Hitler aside, it seems to me that modern polygamists are only interested in big love.  There are laws about the age a woman should be at marriage and they are there to halt the greed of men like the imprisoned president of the FLDS, for child sexual assault.  But when the adults are of the age and mental capacity to give consent, I cannot see how it serves a government, or a church, to say who may be in love.  We are all in unorthodox families these days, families often crafted from those we choose rather than those to whom we are born.  Who is to say that our choices are any better than anyone else’s?  Does it harm me for someone to have more than one wife – or more than one husband?  No.  But as my character was, ultimately, imperiled in her marriage, do I also think a plural wife has the right to leave without fear?  Absolutely.  But I would expect that for any woman in a monogamous marriage, too.

If you’re intrigued to learn more about the state of the polygamy debate today visit The Polygamy Blog for the Salt Lake Tribune and the now archived The Polygamy File, whose writer left to work on Love Times Three.  Those blogs were not part of my research, but it didn’t stop me from being endlessly fascinated with the twists and turns of the numerous cases against Warren Jeffs, whose reality is far stranger than my fiction.  And even now, working on book two, I can’t help but continue to watch and wonder.

Happy News

Today’s happy news was listed this afternoon in Publisher’s Weekly:

Clain Makes First Buy at Little, Brown 

Dec 13, 2011

“In her first acquisition as editor-in-chief of Little, Brown, Judy Clain pre-empted world rights to the debut novel from Peggy Riley, Amity and Sorrow. Joy Harris at the Joy Harris Literary Agency brokered the deal. An LB rep said the book is about a mother who escapes a polygamous cult, with her two daughters, and winds up at the Oklahoma farm of a man caring for his ill father. Clain likened the book to titles like Kim Edwards’s The Memory Keeper’s Daughter and The Girls by Lori Larsens; Amity and Sorrow is scheduled for 2013.The deal also marks another first–the first deal made by a female editor in chief at Little, Brown. The LB rep noted that Clain is the first woman to hold the position at the Hachette division.”
As for me, I am over the moon, thrilled and delighted.  I felt lucky enough to have a champion in the book with my new agent, Joy Harris, and now doubly lucky to have found a home for it with Little, Brown and Judy Clain.  I am one happy, grateful writer.

The Bridport Prize

I have not done a blog post for a month now.  And what a month it has been!  I last blogged from New York City, crouched on a dining room chair in the one room that husband and I lived in while he rehearsed and I rewrote what I hoped would be the final draft of my first novel.  One month later, I am back in the UK, and back from the pleasures of the Bridport Open Book Festival and the Bridport Prize.  I was told that I was a winner a couple of months ago, but they swear you to secrecy.  I am nothing if not obedient, where writing prizes are concerned.  The lovely folks at the Bridport prize kept sending back edited copies of my short story, Methlahem, which would be published in their anthology.  I am not known for my photographs and, sadly, this is the best of the ones I took.  Here is writer and judge AL Kennedy being lovely and generous about each and every winning piece of fiction and flash fiction.  She announced that my story had broken her heart which, promptly, broke mine.  I gambolled up to shake her hand and managed not to fall back down the stairs.  There was an elegant lunch and glasses with bubbles in.  I even had a date, my lovely friend Jo, winner of Bridport’s Dorset Prize – twice!
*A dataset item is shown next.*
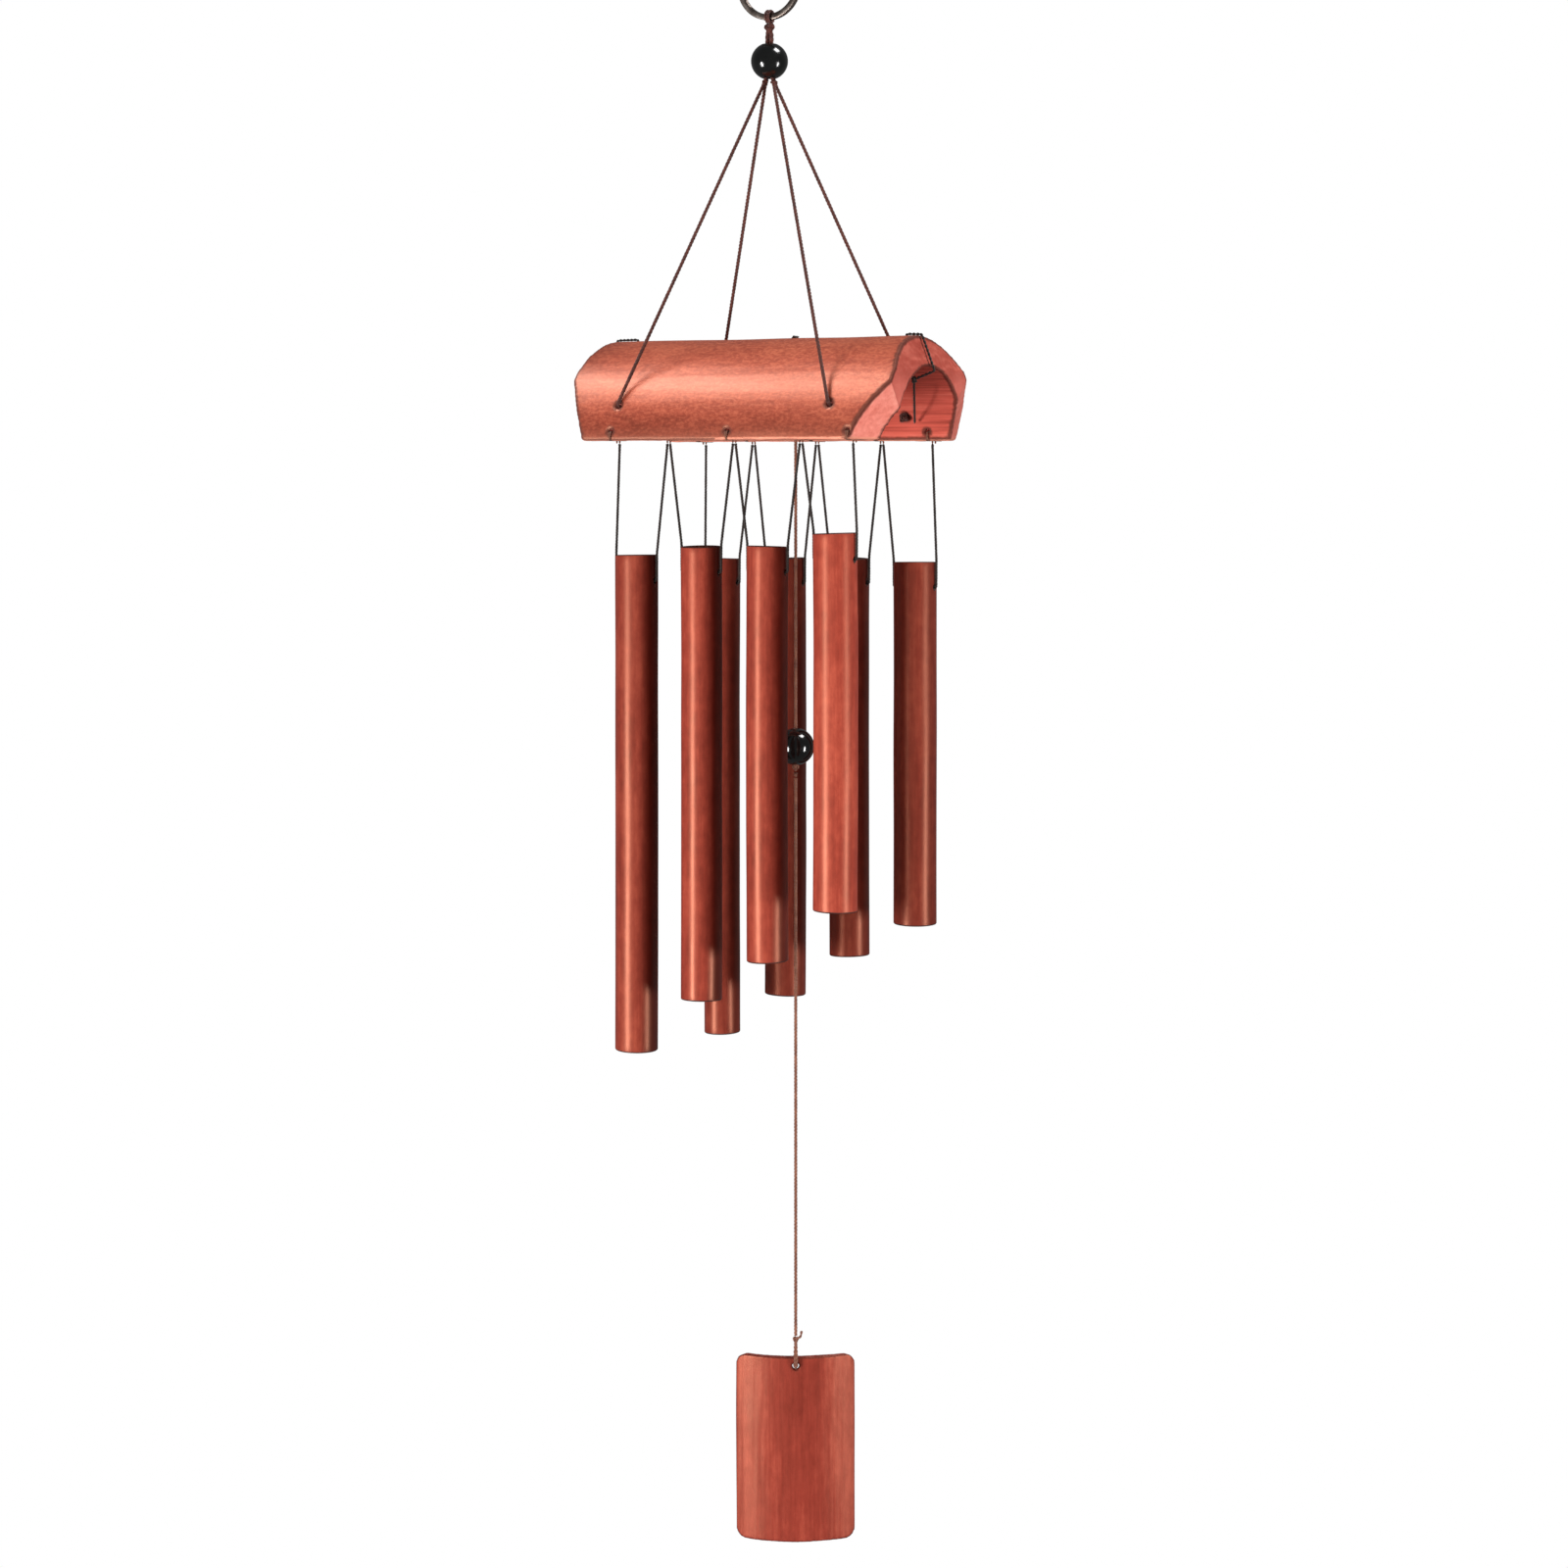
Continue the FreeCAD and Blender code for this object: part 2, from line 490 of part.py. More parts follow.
def sail():
    """Curved bamboo slip: an arc of culm padded along Z, corners rounded, one cord hole at the top."""
    body = new_body("sail_body")
    sketch = new_sketch(body, "XY_Plane", "sail_section")
    outer, wall, width = size("culm_radius"), size("sail_wall"), size("sail_width")
    swing = math.asin(width / 2 / outer)
    arcs = [-math.pi / 2 - swing, -math.pi / 2 + swing]
    for radius in (outer, outer - wall):
        circle = Part.Circle(Vector(0, outer - wall / 2), Vector(0, 0, 1), radius)
        sketch.addGeometry(Part.ArcOfCircle(circle, *arcs), False)
    centre = Vector(0, outer - wall / 2)
    for angle in arcs:
        ray = Vector(math.cos(angle), math.sin(angle))
        sketch.addGeometry(Part.LineSegment(centre + ray * outer, centre + ray * (outer - wall)), False)
    for edge, end in ((2, 1), (3, 2)):
        sketch.addConstraint(Sketcher.Constraint("Coincident", 0, end, edge, 1))
        sketch.addConstraint(Sketcher.Constraint("Coincident", 1, end, edge, 2))
    sketch.addConstraint(Sketcher.Constraint("Coincident", 0, 3, 1, 3))
    sketch.addConstraint(Sketcher.Constraint("PointOnObject", 0, 3, -2))
    sketch.addConstraint(Sketcher.Constraint("Symmetric", 0, 1, 0, 2, -2))
    bind(sketch, Sketcher.Constraint("Radius", 0, outer), "sizes.culm_radius")
    bind(sketch, Sketcher.Constraint("Radius", 1, outer - wall), "sizes.culm_radius - sizes.sail_wall")
    bind(sketch, Sketcher.Constraint("DistanceX", 0, 1, 0, 2, width), "sizes.sail_width")
    bind(sketch, Sketcher.Constraint("DistanceY", -1, 1, 0, 3, outer - wall / 2),
         "sizes.culm_radius - sizes.sail_wall / 2")
    pad(body, sketch, "sizes.sail_height")
    doc.recompute()
    height = size("sail_height")
    corners = []
    for place_in_list, edge in enumerate(body.Shape.Edges, 1):
        middle = edge.CenterOfMass
        level = min(abs(middle.z), abs(middle.z - height)) < wall / 2
        if level and edge.Length < 2 * wall and abs(middle.x) > width / 3:
            corners.append(f"Edge{place_in_list}")
    rounded = body.newObject("PartDesign::Fillet", "sail_corners")
    rounded.Base = (rounded.BaseFeature, corners)
    rounded.setExpression("Radius", "sizes.sail_corner")
    doc.recompute()
    hole = new_sketch(body, "XZ_Plane", "sail_hole")
    hole_circle(hole, "sail_hole_radius", "sizes.sail_height - sizes.sail_hole_inset",
                height - size("sail_hole_inset"))
    cut = body.newObject("PartDesign::Pocket", "sail_hole_cut")
    cut.Profile = hole
    cut.Midplane = True
    cut.Length = 4 * wall
    place(body, (size("clapper_side"), 0, -size("sail_top_drop") - height), sail_facing())
    return keep(body, "wind_sail")


# ---------------------------------------------------------------- build, check and export
hanging_ring()
hanger_loop()
bead("top_bead", "top_bead_bore", 0, size("top_bead_drop"))
roof()
hanging_cord(-1, "hanging_cord_left")
hanging_cord(1, "hanging_cord_right")
end_tie(1, "end_tie_right")
end_tie(-1, "end_tie_left")
for row in TUBES:
    row_stitches(row)
    for number in range(1, len(TUBES[row]) + 1):
        tube(row, number)
        tube_cord(row, number)
clapper_parts()
bead("clapper_bead", "clapper_bore", size("clapper_side"), size("clapper_drop"))
sail_loop()
sail()
doc.recompute()

failed = [o.Label for o in doc.Objects if {"Invalid", "Error"} & set(o.State)]
if failed:
    raise RuntimeError("failed objects: " + ", ".join(failed))
for part in parts:
    if part.Shape.isNull() or not part.Shape.isValid() or not part.Shape.Solids:
        raise RuntimeError("bad shape: " + part.Label)

os.makedirs("parts", exist_ok=True)
for part in parts:
    part.Shape.exportStep(os.path.join("parts", part.Label + ".step"))
    solids = part.Shape.Solids
    print(part.Label, len(solids), "solid(s)", round(sum(s.Volume for s in solids), 1), "mm3")
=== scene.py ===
import math

import bmesh
import bpy
from mathutils import Matrix, Vector, kdtree, noise


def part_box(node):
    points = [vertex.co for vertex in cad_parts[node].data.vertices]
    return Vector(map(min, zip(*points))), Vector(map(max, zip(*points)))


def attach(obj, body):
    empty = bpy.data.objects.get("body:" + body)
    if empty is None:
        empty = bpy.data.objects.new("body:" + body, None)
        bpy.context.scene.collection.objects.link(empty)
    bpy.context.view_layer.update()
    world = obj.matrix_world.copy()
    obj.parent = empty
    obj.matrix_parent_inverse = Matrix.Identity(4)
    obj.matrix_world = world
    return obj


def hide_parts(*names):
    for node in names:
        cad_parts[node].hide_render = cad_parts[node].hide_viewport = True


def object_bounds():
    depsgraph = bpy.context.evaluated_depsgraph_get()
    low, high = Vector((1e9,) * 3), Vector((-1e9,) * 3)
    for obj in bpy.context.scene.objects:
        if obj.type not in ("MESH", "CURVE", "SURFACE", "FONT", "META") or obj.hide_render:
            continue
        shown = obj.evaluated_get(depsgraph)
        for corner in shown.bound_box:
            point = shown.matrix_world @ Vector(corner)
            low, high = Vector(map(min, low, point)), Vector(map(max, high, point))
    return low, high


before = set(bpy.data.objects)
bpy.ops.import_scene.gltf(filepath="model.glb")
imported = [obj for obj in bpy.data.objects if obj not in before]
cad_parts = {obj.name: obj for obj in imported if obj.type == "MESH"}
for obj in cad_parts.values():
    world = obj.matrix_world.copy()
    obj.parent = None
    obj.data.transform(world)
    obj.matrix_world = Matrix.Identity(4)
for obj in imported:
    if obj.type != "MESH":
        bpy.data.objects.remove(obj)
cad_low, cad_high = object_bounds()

# The looks of the bamboo wind chime. Metres, in the CAD frame: +Z up, +X along the roof, origin at the
# centre of the hanging ring. Places come from the CAD nodes' boxes, and thicknesses are named here.
MM = 0.001
X_AXIS, Y_AXIS, Z_AXIS = Vector((1, 0, 0)), Vector((0, 1, 0)), Vector((0, 0, 1))
ROW_SIGN = {"front": -1, "rear": 1}
TUBES_PER_ROW = 4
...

But I don’t want you to think it was all seriousness and glamour.  There was also quite a lot of fun:  an evening of readings by past Bridport winners Vanessa Gebbie, Judith Allnatt and Adam Marek, a fantastic flash fiction workshop/workout by Vanessa and Tania Hershman, and one of the best live literature performances I’ve ever seen, AL Kennedy and the magic of words.  Meanwhile, there were line edits to do.  Having finished the New York rewrites, I staggered through jet lag, combing my own words in between the words of others.  I have not felt so full in a long time.  It wasn’t just the indulgent breakfasts at The Bull Hotel, scoffed while crossing out and changing tenses.  It was being full of words, full of writing, full of the company of fine, fine writers.  In what other world would we wish to live?  The people who run The Bridport Prize, the new festival, and the marvellous arts centre are wholly wonderful, gracious and careful, thorough and hospitable.  I’m already thinking I need to write more short fiction, just in the hope that I can go to more of their wonderful events.  I also need to point out the generosity of Canterbury Council, who gave me a grant toward the costs of my travel and accommodation.  I feel utterly supported and very, very fortunate.  Thank you.
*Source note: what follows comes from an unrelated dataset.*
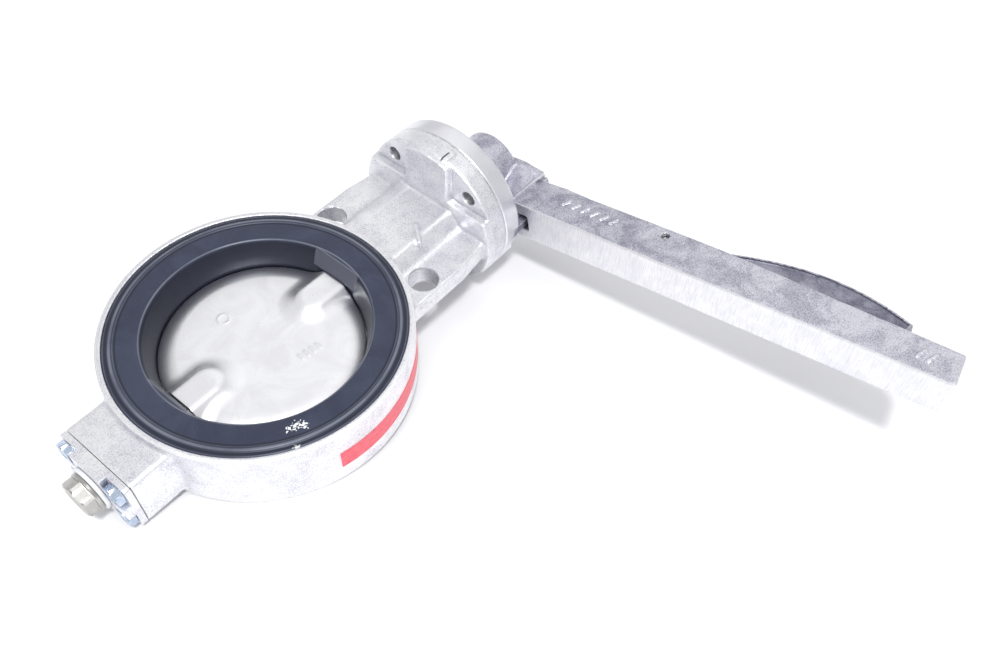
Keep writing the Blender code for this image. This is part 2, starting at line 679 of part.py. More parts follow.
def top_bevel():
    """The wedge taken off the arm's outboard top edge, fading out along the arm."""
    over = 20.0 * MM
    rise = 0.5 * MM
    ends = []
    for s, width, depth in ((ARM_ROOT_S - 4.0 * MM, CHAMFER_X, CHAMFER_N),
                            (CHAMFER_END_S, CHAMFER_X / 50.0, CHAMFER_N / 28.0)):
        slope = depth / width
        inner = ARM_MID_X - width - rise / slope
        outer = ARM_MID_X + over
        low = ARM_TOP_N - depth - over * slope
        ends.append([(s, inner, ARM_TOP_N + rise), (s, outer, low), (s, outer, ARM_TOP_N + MM)])
    return skin_between(*ends)


def hub_web():
    """The web between the lever's hub and the root of its arm."""
    outline = [(6.0 * MM, LEVER_HUB_X + 2.5 * MM), (ARM_ROOT_S + MM, ARM_X + 0.5 * MM),
               (ARM_ROOT_S + MM, HUB_WALL_X), (16.0 * MM, HUB_WALL_X - HUB_WALL_T),
               (6.0 * MM, HUB_WALL_X - HUB_WALL_T)]
    return prism(outline, MM - HUB_R, HUB_WEB_N)


def hub_wall():
    """The curved wall on the web's outboard side, seen along x."""
    low = 2.0 * MM - HUB_R
    points = [(low, 15.0), (HUB_WALL_N - MM, 15.0), (HUB_WALL_N, 20.0), (HUB_WALL_N - 0.2 * MM, 30.0),
              (HUB_WALL_N - 2.3 * MM, 39.5), (HUB_WALL_N - 4.8 * MM, 48.0), (low, 48.0)]
    outline = [(n, s * MM) for n, s in points]
    return prism(outline, HUB_WALL_X - HUB_WALL_T, HUB_WALL_X, ALONG_LEVER_X)


def make_lever(parent, finish):
    """Cast lever: a channel open towards the trigger, with a round hub."""
    lever = add("lever", sloped_prism(arm_outline(), 0.0, 0.0), parent, finish)
    to_stem = lever_frame_matrix().inverted() @ ALONG_X
    hub = [(0.0, LEVER_HUB_X), (HUB_R, LEVER_HUB_X), (HUB_R, LEVER_HUB_END_X - 2.0 * MM),
           (HUB_R - 2.0 * MM, LEVER_HUB_END_X), (0.0, LEVER_HUB_END_X)]
    join(lever, turned(hub, to_stem, 40))
    join(lever, hub_web())
    join(lever, hub_wall())
    low_x = ARM_X + ARM_WALL
    inner = [(ARM_ROOT_S + ARM_WALL, low_x), (ARM_TIP_S - 15.0 * MM, low_x),
             (ARM_TIP_S - 15.0 * MM, 270.0 * MM), (ARM_ROOT_S + ARM_WALL, 270.0 * MM)]
    cut(lever, sloped_prism(inner, -ARM_WALL, ARM_WALL))
    cut(lever, box(TOOTH_WINDOW, (ARM_X - 8.0 * MM, low_x + MM), (-21.5 * MM, -8.0 * MM)))
    cut(lever, top_bevel())
    half = STEM_SQUARE / 2.0 + GAP
    square = prism([(half, half), (-half, half), (-half, -half), (half, -half)],
                   LEVER_HUB_X - MM, LEVER_HUB_END_X + MM, to_stem)
    cut(lever, square)
    cut(lever, rod(PIN_R + GAP, -60.0 * MM, 20.0 * MM, None, 20, (PIN_S, PIN_X)))
    return lever


def make_lever_screw(parent, washer_finish, finish):
    """The screw and washer that hold the lever on the stem."""
    low = LEVER_HUB_END_X + GAP
    bm = washer(LEVER_SCREW_R + GAP, LEVER_WASHER_R, low, low + LEVER_WASHER_T, ALONG_X)
    add("lever_washer", bm, parent, washer_finish)
    seat = low + LEVER_WASHER_T + GAP
    make_bolt("lever_screw", parent, finish, (0.0, 0.0), seat, LEVER_SCREW_HEAD,
              LEVER_SCREW_FLATS, LEVER_SCREW_R, 24.0 * MM, -1)


def bezier(points, steps):
    """Points on a cubic Bezier curve, both ends included."""
    made = []
    for k in range(steps + 1):
        t = k / steps
        weights = ((1 - t) ** 3, 3 * t * (1 - t) ** 2, 3 * t ** 2 * (1 - t), t ** 3)
        made.append(tuple(sum(w * p[axis] for w, p in zip(weights, points)) for axis in (0, 1)))
    return made


def trigger_outline():
    """The trigger seen along n, in s and x from its pin: grip, eye and latch arm."""
    grip = [(s - PIN_S, x - PIN_X) for s, x in bezier(GRIP_CURVE, 16)]
    grip_end = grip[-1][0]
    eye = arc((0.0, 0.0), 7.5 * MM, 60.0, 120.0, 4)
    arm_end = LATCH_ARM_S - PIN_S
    arm_x = LATCH_ARM_X - PIN_X
    back = [(arm_end, arm_x + LATCH_ARM_T), (arm_end, arm_x), (-10.0 * MM, -7.5 * MM),
            (8.0 * MM, -8.0 * MM), (grip_end - 2.0 * MM, -3.0 * MM)]
    return grip[::-1] + eye + back


def make_trigger(parent, finish):
    """Squeeze trigger: a grip on one side of its pin and the latch tooth on the other."""
    trigger = add("trigger", prism(trigger_outline(), TRIGGER_LOW_N, TRIGGER_TOP_N), parent, finish)
    tooth = box((PLATE_X + PLATE_T - NOTCH_DEPTH + 2.0 * GAP, LATCH_ARM_X + 2.0 * MM),
                (TOOTH_R - TOOTH_LENGTH / 2.0, TOOTH_R + TOOTH_LENGTH / 2.0),
                (-TOOTH_WIDTH / 2.0, TOOTH_WIDTH / 2.0))
    tooth.transform(Matrix.Rotation(math.pi + TOOTH_ANGLE, 4, "X"))
    tooth.transform((lever_frame_matrix() @ Matrix.Translation((PIN_S, PIN_X, 0.0))).inverted())
    join(trigger, tooth)
    cut(trigger, rod(PIN_R + 0.1 * MM, -60.0 * MM, 20.0 * MM, None, 20))
    pocket = rod(SPRING_R + 1.8 * MM, SPRING_X - PIN_X, SPRING_END_X - PIN_X, ALONG_LEVER_X, 20)
    cut(trigger, at(pocket, SPRING_S - PIN_S, 0.0, SPRING_N))
    return trigger


def make_trigger_pin(parent, finish):
    low = arm_low(PIN_S) - 0.2 * MM
    high = ARM_TOP_N + 0.2 * MM
    return add("trigger_pin", rod(PIN_R, low, high, None, 20), parent, finish)


def make_trigger_spring(parent, finish):
    """A compression spring between the lever's inner face and the trigger's pocket."""
    bm = bmesh.new()
    start = ARM_X + ARM_WALL + SPRING_WIRE_R + GAP
    length = SPRING_END_X - SPRING_PLAY - SPRING_WIRE_R - start
    sides = 6
    count = SPRING_TURNS * 10
    rings = []
    for k in range(count + 1):
        turn = 2.0 * math.pi * SPRING_TURNS * k / count
        out = Vector((math.cos(turn), 0.0, math.sin(turn)))
        centre = Vector((SPRING_S, start + length * k / count, SPRING_N)) + SPRING_R * out
        ring = []
        for j in range(sides):
            angle = 2.0 * math.pi * j / sides
            offset = out * math.cos(angle) + Vector((0.0, math.sin(angle), 0.0))
            ring.append(bm.verts.new(centre + SPRING_WIRE_R * offset))
        rings.append(ring)
    for low, high in zip(rings, rings[1:]):
        for j in range(sides):
            follow = (j + 1) % sides
            bm.faces.new((low[j], low[follow], high[follow], high[j]))
    bm.faces.new(rings[0])
    bm.faces.new(rings[-1])
    return add("trigger_spring", bm, parent, finish)


def stand_on_origin(root):
    """Move the root so that the bottom centre of the whole box is the origin."""
    depsgraph = bpy.context.evaluated_depsgraph_get()
    corners = []
    for item in bpy.data.objects:
        if item.type == "MESH" and not item.hide_render:
            done = item.evaluated_get(depsgraph)
            corners += [done.matrix_world @ Vector(corner) for corner in done.bound_box]
    low = [min(corner[k] for corner in corners) for k in range(3)]
    high = [max(corner[k] for corner in corners) for k in range(3)]
    root.location = (-(low[0] + high[0]) / 2.0, -(low[1] + high[1]) / 2.0, -low[2])


def lever_frame_matrix():
    """Local x along the arm, y along the stem and z across the arm's broad edge."""
    cosine = math.cos(LEVER_SLOPE)
    sine = math.sin(LEVER_SLOPE)
    return Matrix(((0.0, 1.0, 0.0, 0.0), (-cosine, 0.0, sine, 0.0), (sine, 0.0, cosine, 0.0),
                   (0.0, 0.0, 0.0, 1.0)))


def main():
    clear_scene()
    cast = material("cast_aluminium", (0.72, 0.72, 0.75), 0.42, 1.0)
    lever_cast = material("lever_casting", (0.45, 0.46, 0.52), 0.45, 1.0)
    rubber = material("black_rubber", (0.03, 0.032, 0.05), 0.45, 0.0)
    steel = material("stainless_steel", (0.55, 0.53, 0.52), 0.28, 1.0)
    zinc = material("blue_zinc", (0.5, 0.62, 0.78), 0.22, 1.0)
    bronze = material("bush_bronze", (0.5, 0.36, 0.18), 0.4, 1.0)
    nylon = material("white_nylon", (0.86, 0.87, 0.88), 0.45, 0.0)
    tape = material("red_tape", (0.86, 0.07, 0.11), 0.4, 0.0)

    root = empty("valve_frame")
    make_body(root, cast)
    make_liner(root, rubber)
    make_tape(root, tape)
    make_bushes_and_seals(root, bronze, rubber)
    make_cover(root, cast, rubber)
    make_cover_bolts(root, zinc)
    make_cover_washer(root, nylon)
    make_notch_plate(root, cast)
    make_plate_screws(root, zinc)

    turning = empty("valve_turn_axis", root)
    make_disc(turning, cast)
    make_drive_shaft(turning, steel)
    make_stub_shaft(turning, steel)
    make_retaining_ring(turning, steel)
    make_lever_screw(turning, zinc, zinc)
    lever_frame = empty("lever_frame", turning, lever_frame_matrix())
    make_lever(lever_frame, lever_cast)
    make_trigger_spring(lever_frame, steel)
    pivot = empty("trigger_axis", lever_frame, Matrix.Translation((PIN_S, PIN_X, 0.0)))
    make_trigger_pin(pivot, steel)
    make_trigger(pivot, lever_cast)
    bpy.context.view_layer.update()
    stand_on_origin(root)


main()
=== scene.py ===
"""Looks for the wafer butterfly valve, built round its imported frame.

Shapes are worked out in millimetres about the valve's own origin, where the
stem axis crosses the bore: x runs along the stem towards the lever, z along
the bore. Cast and machined pieces are the zero surfaces of distance fields.
Turned pieces are profiles carried round an axis.
"""
import json
import math

import bpy
import numpy as np
from mathutils import Matrix, Vector

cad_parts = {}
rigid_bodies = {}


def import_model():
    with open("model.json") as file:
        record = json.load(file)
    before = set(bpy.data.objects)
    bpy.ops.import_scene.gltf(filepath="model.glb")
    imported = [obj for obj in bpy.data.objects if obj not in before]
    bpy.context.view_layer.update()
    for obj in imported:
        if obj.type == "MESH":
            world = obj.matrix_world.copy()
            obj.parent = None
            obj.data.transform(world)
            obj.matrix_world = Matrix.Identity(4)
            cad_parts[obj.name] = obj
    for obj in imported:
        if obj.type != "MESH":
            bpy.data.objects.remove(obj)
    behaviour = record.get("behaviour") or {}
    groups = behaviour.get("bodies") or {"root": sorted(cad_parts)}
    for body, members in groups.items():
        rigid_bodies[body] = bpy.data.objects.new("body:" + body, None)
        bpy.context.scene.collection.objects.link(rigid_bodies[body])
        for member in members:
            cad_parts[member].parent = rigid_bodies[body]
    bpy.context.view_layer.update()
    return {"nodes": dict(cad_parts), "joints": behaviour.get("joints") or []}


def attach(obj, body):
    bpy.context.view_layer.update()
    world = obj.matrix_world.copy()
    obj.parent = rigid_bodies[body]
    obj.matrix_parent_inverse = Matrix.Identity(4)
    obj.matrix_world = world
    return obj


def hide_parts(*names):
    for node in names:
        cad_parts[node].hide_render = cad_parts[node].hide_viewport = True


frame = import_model()
STEM_JOINT = next(joint for joint in frame["joints"] if joint["name"] == "valve_turn")
ORIGIN = np.array(STEM_JOINT["pos_m"])
MM = 0.001

# Lever frame: s along the arm, n across its broad edge, tilted about the stem
LEVER_SLOPE = math.radians(11.5)
COS_L, SIN_L = math.cos(LEVER_SLOPE), math.sin(LEVER_SLOPE)
LEVER_TO_VALVE = np.array(((0.0, 1.0, 0.0), (-COS_L, 0.0, SIN_L), (SIN_L, 0.0, COS_L)))

# The floor's normal about the valve, which lies on its flange and its ring
FLOOR_NORMAL = Vector((0.11, 0.138, 0.984)).normalized()


# ---------------------------------------------------------------- fields

def meet(a, b, r=0.0):
    """Both of two fields, the edge between them rounded to radius r."""
    outside = np.hypot(np.maximum(r + a, 0.0), np.maximum(r + b, 0.0))
    return np.minimum(-r, np.maximum(a, b)) + outside


def merge(a, b, r=0.0):
    """Either of two fields, the corner between them filled to radius r."""
    return -meet(-a, -b, r)


def less(a, b, r=0.0):
    """The first field with the second taken away, the new edge rounded to radius r."""
    return meet(a, -b, r)


def slab(v, low, high):
    """Distance to the layer between two heights."""
    return np.maximum(low - v, v - high)


def drum(u, v, radius, centre=(0.0, 0.0)):
    """Distance to a round bar: length of (u, v) from its centre, less its radius."""
    return np.hypot(u - centre[0], v - centre[1]) - radius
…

The anthology has been published.  My copy is still by my bedside, lest it vanish like a dream.  You can pre-order it in places like Amazon, when it will be available 8 December.  In the meantime, Vanessa did a round-up of her Bridport adventure over on her blog – why not pop over?  And, while you’re at it, why not start on a story of your own for next year’s Bridport?  The deadline is in six months time and the 2012 judge is Patrick Gale.

As for the rest of my last month, my new agent is happy with the rewrites and I am trying not to hold my breath until I learn if the line edits are OK.  And then there will be a whole new and different kind of waiting ahead.  I can’t wait!  Well, I can, actually.  I can wait for as long as it takes.